§ Dataset section
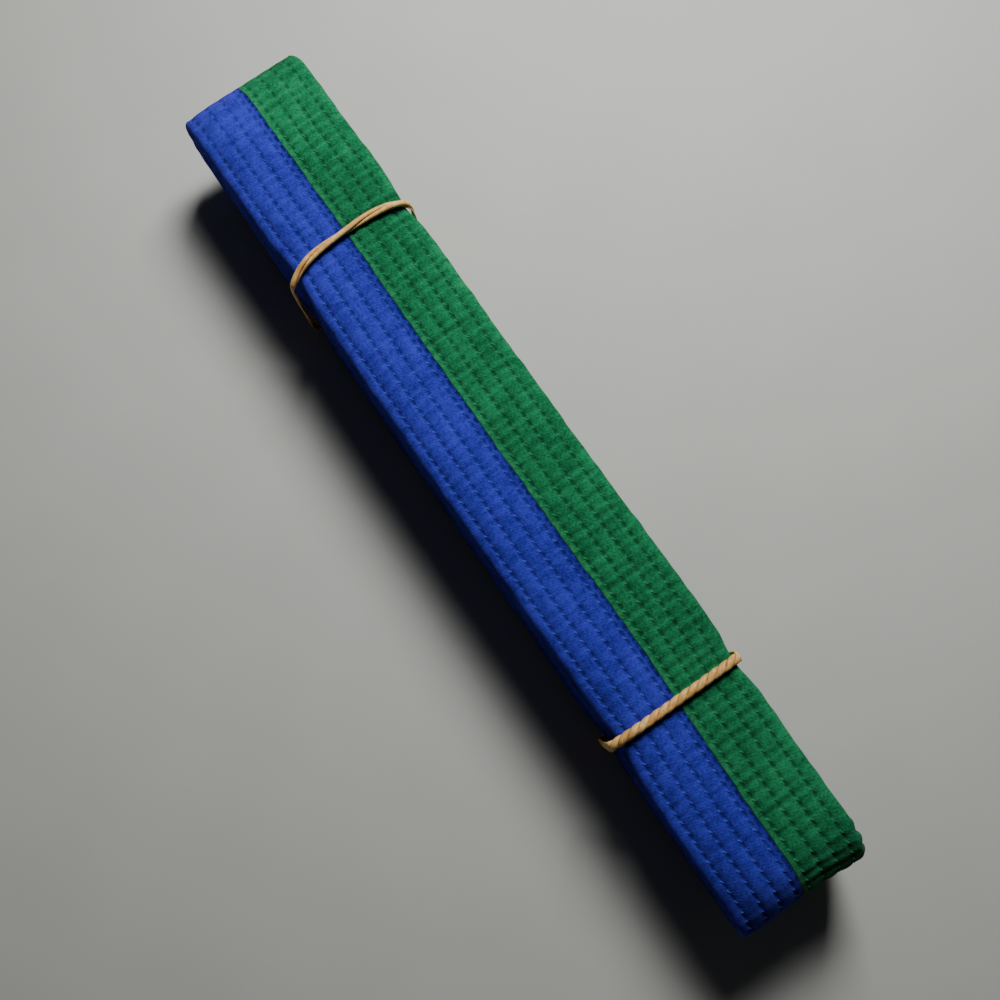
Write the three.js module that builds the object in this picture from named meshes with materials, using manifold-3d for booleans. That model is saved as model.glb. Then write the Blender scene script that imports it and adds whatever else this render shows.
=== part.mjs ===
// A two-colour martial arts belt, wound flat into a bundle and held by two rubber bands.
//
// The belt is a padded strap: two cloth covers, one blue and one green, are folded round a core of
// batting and meet along its middle, and rows of lockstitch quilt everything together. The strap is
// wound round and round into a flat stack of straight runs joined by half-turns.
//
// Frame: millimetres, +Z up. The origin is the middle of the bundle's footprint, on the surface
// that it rests on. +X runs along the bundle, and +Y across it, towards the green half.

import * as THREE from 'three';
import { mergeVertices } from 'three/addons/utils/BufferGeometryUtils.js';
import Module from 'manifold-3d';

// Strap.
const beltWidth = 40;
const beltThickness = 3.4;        // over the crests of the quilting
const clothThickness = 0.35;
const foldCut = 1.1;              // the folded outer edge, as a cut across the corner
const seamWidth = 0.3;            // between the two covers, along the middle
const seamDip = 0.2;              // the covers' meeting edges lie this far below the crests

// Quilting.
const rowsPerHalf = 4;
const edgeMargin = 3.5;           // from the folded edge to the first row
const seamMargin = 2.2;           // from the seam to the last row
const quiltDepth = 0.55;          // from a crest down to a row of stitching
const threadWidth = 0.8;
const threadHeight = 0.25;

// Core.
const battingPlies = 2;

// Closed ends of the strap.
const hemMargin = 4;              // from the end to the stitching that closes it
const hemChannel = 1.2;           // width of the channel which that stitching lies in
const rowEndMargin = 6;           // from the end to the first stitch of a row

// Winding.
const bundleLength = 278;         // over both folded ends
const runCount = 10;              // an even number, so the strap's tail ends on the underside
const layerGap = 0.3;             // between the crests of one run and the next
const tailInset = 24;             // the tail stops this far short of the last half-turn
const turnSteps = 6;              // facets in a half-turn
const tightTurnSteps = 3;         // facets in the innermost half-turns

// Rubber bands.
const bandWidth = 2.6;
const bandThickness = 1.6;
const bandEdge = 0.4;             // the band's rounded edges, as a cut across the corner
const bandCorner = 2;             // inner radius where the band bends over the bundle's edges
const bandArcSteps = 4;
const leftBandInset = 65;         // from the bundle's left end to the middle of the band
const rightBandInset = 60;        // from the bundle's right end to the middle of the band

// Fits.
const partClearance = 0.1;        // between cloth, batting and thread
const bandClearance = 0.3;        // between the bundle and a band, so that the band slides
const cutOverrun = 1;             // how far a cut reaches past the surface that it opens

const BLUE = 0x2844a4;
const LIGHT_BLUE = 0x4a66c4;
const GREEN = 0x1d7548;
const LIGHT_GREEN = 0x35895c;
const BATTING = 0xe6e1d4;
const RUBBER = 0xc8975f;

// Sizes that follow from those.
const halfWidth = beltWidth / 2;
const crest = beltThickness / 2;
const valley = crest - quiltDepth;
const cavity = valley - clothThickness;
const rowSpacing = (halfWidth - edgeMargin - seamMargin) / (rowsPerHalf - 1);
const steepestSlope = quiltDepth / (edgeMargin - foldCut);
const threadSeat = valley + (threadWidth / 2) * steepestSlope + partClearance;

const pitch = beltThickness + layerGap;
const largestTurn = ((runCount - 1) * pitch) / 2;
const rightTurnX = bundleLength / 2 - largestTurn - crest;
const leftTurnX = -bundleLength / 2 + largestTurn - pitch / 2 + crest;
const tailX = leftTurnX + tailInset;

const bundleBottom = bandThickness + bandClearance;
const firstRunZ = bundleBottom + crest + (runCount / 2) * pitch;
const bundleTop = firstRunZ + (runCount / 2 - 1) * pitch + crest;

const wasm = await Module();
wasm.setup();

function finish(color, roughness) {
  return new THREE.MeshStandardMaterial({ color, roughness, metalness: 0 });
}

const blueCloth = finish(BLUE, 0.85);
const greenCloth = finish(GREEN, 0.85);
const blueThread = finish(LIGHT_BLUE, 0.7);
const greenThread = finish(LIGHT_GREEN, 0.7);
const battingFelt = finish(BATTING, 1);
const rubber = finish(RUBBER, 0.5);

function part(name, geometry, material) {
  const mesh = new THREE.Mesh(geometry, material);
  mesh.name = name;
  return mesh;
}

// The strap's middle line, with both of its ends pulled in by `inset`. Run number k lies k / 2
// pitches above the first run when k is even, and (k + 1) / 2 below it when k is odd, and the
// half-turn after it has a radius of (k + 1) / 2 pitches. The half-turns at each end of the bundle
// share one centre. `heading` is the direction of travel: it turns by half a circle at each end.
function windingStations(inset) {
  const stations = [{ x: leftTurnX + inset, z: firstRunZ, heading: 0 }];
  for (let k = 0; k < runCount - 1; k++) {
    const atRight = k % 2 === 0;
    const centreX = atRight ? rightTurnX : leftTurnX;
    const centreZ = atRight ? firstRunZ - pitch / 2 : firstRunZ;
    const radius = ((k + 1) * pitch) / 2;
    const steps = k < 2 ? tightTurnSteps : turnSteps;
    for (let i = 0; i <= steps; i++) {
      const heading = -(k + i / steps) * Math.PI;
      const x = centreX - radius * Math.sin(heading);
      const z = centreZ + radius * Math.cos(heading);
      stations.push({ x, z, heading });
    }
  }
  const tailZ = firstRunZ - (runCount / 2) * pitch;
  stations.push({ x: tailX + inset, z: tailZ, heading: -(runCount - 1) * Math.PI });
  return stations;
}

// A path through the stations. A section carried along it keeps its first axis across the strap
// and its second axis pointing out of the winding.
class WindingPath extends THREE.Curve {
  constructor(stations) {
    super();
    this.stations = stations;
  }

  getPointAt(u) {
    const station = this.stations[Math.round(u * (this.stations.length - 1))];
    return new THREE.Vector3(station.x, 0, station.z);
  }

  computeFrenetFrames() {
    const along = (s) => new THREE.Vector3(Math.cos(s.heading), 0, Math.sin(s.heading));
    const outward = (s) => new THREE.Vector3(-Math.sin(s.heading), 0, Math.cos(s.heading));
    return {
      tangents: this.stations.map(along),
      normals: this.stations.map(() => new THREE.Vector3(0, 1, 0)),
      binormals: this.stations.map(outward),
    };
  }
}

function alongStrap(points, inset) {
  const outline = new THREE.Shape(points.map(([across, out]) => new THREE.Vector2(across, out)));
  const stations = windingStations(inset);
  return new THREE.ExtrudeGeometry(outline, {
    extrudePath: new WindingPath(stations),
    steps: stations.length - 1,
  });
}

function rectangle(across0, across1, out0, out1) {
  return [[across0, out0], [across1, out0], [across1, out1], [across0, out1]];
}

function toSolid(geometry) {
  const bare = geometry.clone();
  bare.deleteAttribute('normal');
  bare.deleteAttribute('uv');
  const merged = mergeVertices(bare);
  return new wasm.Manifold(new wasm.Mesh({
    numProp: 3,
    vertProperties: new Float32Array(merged.attributes.position.array),
    triVerts: new Uint32Array(merged.index.array),
  }));
}

function toGeometry(solid) {
  const mesh = solid.getMesh();
  const geometry = new THREE.BufferGeometry();
  geometry.setAttribute('position', new THREE.BufferAttribute(mesh.vertProperties, 3));
  geometry.setIndex(new THREE.BufferAttribute(mesh.triVerts, 1));
  geometry.computeVertexNormals();
  return geometry;
}

// Distance of a stitching row from the seam; row 0 is the one nearest the folded edge.
function rowOffset(row) {
  return halfWidth - edgeMargin - row * rowSpacing;
}

// One face of a cover's outline, from the folded edge to the seam: the cut corner of the fold,
// then a valley at each row with a crest between it and the next.
function quiltedFace() {
  const points = [[halfWidth, crest - foldCut], [halfWidth - foldCut, crest]];
  for (let row = 0; row < rowsPerHalf; row++) {
    points.push([rowOffset(row), valley]);
    if (row < rowsPerHalf - 1) {
      points.push([rowOffset(row) - rowSpacing / 2, crest]);
    }
  }
  points.push([seamWidth / 2, crest - seamDip]);
  return points;
}

// The two ends of the strap, where a line of stitching across it closes the covers. `out` is the
// direction that the outer face looks in there.
const strapEnds = [
  { name: 'start', x: leftTurnX + hemMargin, z: firstRunZ, out: 1 },
  { name: 'tail', x: tailX + hemMargin, z: bundleBottom + crest, out: -1 },
];

// A bar across the strap at one of its ends, on one of its faces: face is 1 for the outer face and
// -1 for the inner one. It spans the heights from low to high above the strap's middle.
function hemBar(end, face, width, length, low, high) {
  const bar = new THREE.BoxGeometry(width, length, high - low);
  bar.translate(end.x, 0, end.z + (end.out * face * (low + high)) / 2);
  return bar;
}

// A cloth cover: a C in section, folded at the strap's edge and open at the seam, closed at both
// ends of the strap, with a channel across each end for the stitching there. The cuts for the
// channels stop halfway to the next run of the winding.
function coverGeometry(side) {
  const face = quiltedFace();
  const back = face.map(([across, out]) => [across, -out]).reverse();
  const outline = [...face, ...back].map(([across, out]) => [side * across, out]);
  const foldInside = side * (halfWidth - clothThickness - partClearance);
  const hollow = rectangle(foldInside, -side * cutOverrun, -cavity, cavity);
  let cover = toSolid(alongStrap(outline, 0)).subtract(toSolid(alongStrap(hollow, clothThickness)));
  for (const end of strapEnds) {
    for (const face of [1, -1]) {
      const length = beltWidth + 2 * cutOverrun;
      const channel = hemBar(end, face, hemChannel, length, valley, crest + layerGap / 2);
      cover = cover.subtract(toSolid(channel));
    }
  }
  return toGeometry(cover);
}

// One ply of batting, across both halves. The plies share the covers' hollow.
function battingGeometry(ply) {
  const reach = halfWidth - clothThickness - 2 * partClearance;
  const depth = (2 * cavity - partClearance) / battingPlies;
  const low = -cavity + partClearance + ply * depth;
  return alongStrap(
    rectangle(-reach, reach, low, low + depth - partClearance), clothThickness + partClearance);
}

// A line of thread along a row, in its valley. It is a bead with three sides.
function rowThreadGeometry(side, row, face) {
  const across = side * rowOffset(row);
  const base = face * threadSeat;
  const top = face * (threadSeat + threadHeight);
  const bead = [[across - threadWidth / 2, base], [across + threadWidth / 2, base], [across, top]];
  return alongStrap(bead, rowEndMargin);
}

function hemThreadGeometry(end, face) {
  const low = valley + partClearance;
  return hemBar(end, face, threadWidth, beltWidth - 2 * foldCut, low, low + threadHeight);
}

function roundedRectangle(path, halfAcross, low, high, radius) {
  path.moveTo(-halfAcross + radius, low);
  path.absarc(halfAcross - radius, low + radius, radius, -Math.PI / 2, 0);
  path.absarc(halfAcross - radius, high - radius, radius, 0, Math.PI / 2);
  path.absarc(-halfAcross + radius, high - radius, radius, Math.PI / 2, Math.PI);
  path.absarc(-halfAcross + radius, low + radius, radius, Math.PI, 1.5 * Math.PI);
  path.closePath();
  return path;
}

// A rubber band round the bundle: a closed loop drawn across the bundle and extruded along it.
function bandGeometry() {
  const innerHalf = halfWidth + bandClearance;
  const innerTop = bundleTop + bandClearance;
  const outline = roundedRectangle(
    new THREE.Shape(), innerHalf + bandThickness, 0, innerTop + bandThickness,
    bandCorner + bandThickness);
  outline.holes.push(roundedRectangle(
    new THREE.Path(), innerHalf, bandThickness, innerTop, bandCorner));
  const geometry = new THREE.ExtrudeGeometry(outline, {
    depth: bandWidth - 2 * bandEdge,
    curveSegments: bandArcSteps,
    bevelThickness: bandEdge,
    bevelSize: bandEdge,
    bevelOffset: -bandEdge,
    bevelSegments: 1,
  });
  return geometry.translate(0, 0, bandEdge - bandWidth / 2);
}

function bandMesh(name, x) {
  const band = part(name, bandGeometry(), rubber);
  const acrossToY = new THREE.Matrix4().makeBasis(
    new THREE.Vector3(0, 1, 0), new THREE.Vector3(0, 0, 1), new THREE.Vector3(1, 0, 0));
  band.quaternion.setFromRotationMatrix(acrossToY);
  band.position.x = x;
  return band;
}

const halves = [
  { colour: 'blue', side: -1, cloth: blueCloth, thread: blueThread },
  { colour: 'green', side: 1, cloth: greenCloth, thread: greenThread },
];

const belt = new THREE.Group();
for (const { colour, side, cloth, thread } of halves) {
  belt.add(part(`${colour}_cover`, coverGeometry(side), cloth));
  for (let row = 0; row < rowsPerHalf; row++) {
    belt.add(part(`${colour}_needle_thread_${row + 1}`, rowThreadGeometry(side, row, 1), thread));
    belt.add(part(`${colour}_bobbin_thread_${row + 1}`, rowThreadGeometry(side, row, -1), thread));
  }
}
for (let ply = 0; ply < battingPlies; ply++) {
  belt.add(part(`batting_ply_${ply + 1}`, battingGeometry(ply), battingFelt));
}
for (const end of strapEnds) {
  belt.add(part(`${end.name}_hem_needle_thread`, hemThreadGeometry(end, 1), blueThread));
  belt.add(part(`${end.name}_hem_bobbin_thread`, hemThreadGeometry(end, -1), blueThread));
}

const group = new THREE.Group();
group.add(belt);
group.add(bandMesh('rubber_band_left', -bundleLength / 2 + leftBandInset));
group.add(bandMesh('rubber_band_right', bundleLength / 2 - rightBandInset));

export default group;
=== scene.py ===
"""A padded two-colour belt, wound flat into a bundle and held by two rubber bands.

All lengths below are in millimetres, and each mesh is turned into metres when it is made.
The strap is described by three numbers: s along its middle line, across from the seam, and
out from its middle plane. The function place() lays them round the winding.
"""
from collections import namedtuple
import math

import bpy
import numpy as np
from mathutils import Matrix, Vector


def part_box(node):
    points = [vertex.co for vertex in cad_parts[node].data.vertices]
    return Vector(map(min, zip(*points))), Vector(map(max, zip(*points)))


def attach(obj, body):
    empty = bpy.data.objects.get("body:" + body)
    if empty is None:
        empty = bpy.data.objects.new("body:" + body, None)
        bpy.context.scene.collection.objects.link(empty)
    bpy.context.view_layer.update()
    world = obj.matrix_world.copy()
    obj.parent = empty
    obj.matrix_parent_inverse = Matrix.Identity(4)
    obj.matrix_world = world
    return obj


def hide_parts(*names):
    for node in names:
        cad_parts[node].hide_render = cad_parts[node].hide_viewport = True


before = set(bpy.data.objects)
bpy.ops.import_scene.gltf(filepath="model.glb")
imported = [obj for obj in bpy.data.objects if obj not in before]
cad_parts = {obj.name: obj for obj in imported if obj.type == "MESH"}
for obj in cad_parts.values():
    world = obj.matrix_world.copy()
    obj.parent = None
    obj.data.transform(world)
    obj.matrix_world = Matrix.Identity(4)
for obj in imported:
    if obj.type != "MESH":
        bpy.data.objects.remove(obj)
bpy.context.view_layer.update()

MM = 0.001


# ---------------------------------------------------------------- camera

CAMERA_PLACE = Vector((0.0565, -0.0289, 0.3133))      # metres
CAMERA_FORWARD = Vector((-0.166, 0.080, -0.983))
CAMERA_UP = Vector((-0.806, 0.563, 0.182))
CAMERA_LENS = 37.8                                    # on a sensor 36 mm wide


def make_camera():
    """A camera above the bundle, turned so that the belt runs down to the right."""
    back = -CAMERA_FORWARD.normalized()
    right = CAMERA_UP.cross(back).normalized()
    up = back.cross(right)
    data = bpy.data.cameras.new("camera")
    data.lens = CAMERA_LENS
    data.sensor_width = 36
    data.clip_start = 0.01
    data.clip_end = 20
    camera = bpy.data.objects.new("camera", data)
    camera.matrix_world = Matrix.Translation(CAMERA_PLACE) @ Matrix((right, up, back)).transposed().to_4x4()
    bpy.context.scene.collection.objects.link(camera)
    bpy.context.scene.camera = camera


make_camera()


# ---------------------------------------------------------------- the strap's sizes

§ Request
Every line from the line containing "before = set(bpy.data.objects)" to the last line of the material above must be repeated exactly, and no other line.

§ The result
before = set(bpy.data.objects)
bpy.ops.import_scene.gltf(filepath="model.glb")
imported = [obj for obj in bpy.data.objects if obj not in before]
cad_parts = {obj.name: obj for obj in imported if obj.type == "MESH"}
for obj in cad_parts.values():
    world = obj.matrix_world.copy()
    obj.parent = None
    obj.data.transform(world)
    obj.matrix_world = Matrix.Identity(4)
for obj in imported:
    if obj.type != "MESH":
        bpy.data.objects.remove(obj)
bpy.context.view_layer.update()

MM = 0.001


# ---------------------------------------------------------------- camera

CAMERA_PLACE = Vector((0.0565, -0.0289, 0.3133))      # metres
CAMERA_FORWARD = Vector((-0.166, 0.080, -0.983))
CAMERA_UP = Vector((-0.806, 0.563, 0.182))
CAMERA_LENS = 37.8                                    # on a sensor 36 mm wide


def make_camera():
    """A camera above the bundle, turned so that the belt runs down to the right."""
    back = -CAMERA_FORWARD.normalized()
    right = CAMERA_UP.cross(back).normalized()
    up = back.cross(right)
    data = bpy.data.cameras.new("camera")
    data.lens = CAMERA_LENS
    data.sensor_width = 36
    data.clip_start = 0.01
    data.clip_end = 20
    camera = bpy.data.objects.new("camera", data)
    camera.matrix_world = Matrix.Translation(CAMERA_PLACE) @ Matrix((right, up, back)).transposed().to_4x4()
    bpy.context.scene.collection.objects.link(camera)
    bpy.context.scene.camera = camera


make_camera()


# ---------------------------------------------------------------- the strap's sizes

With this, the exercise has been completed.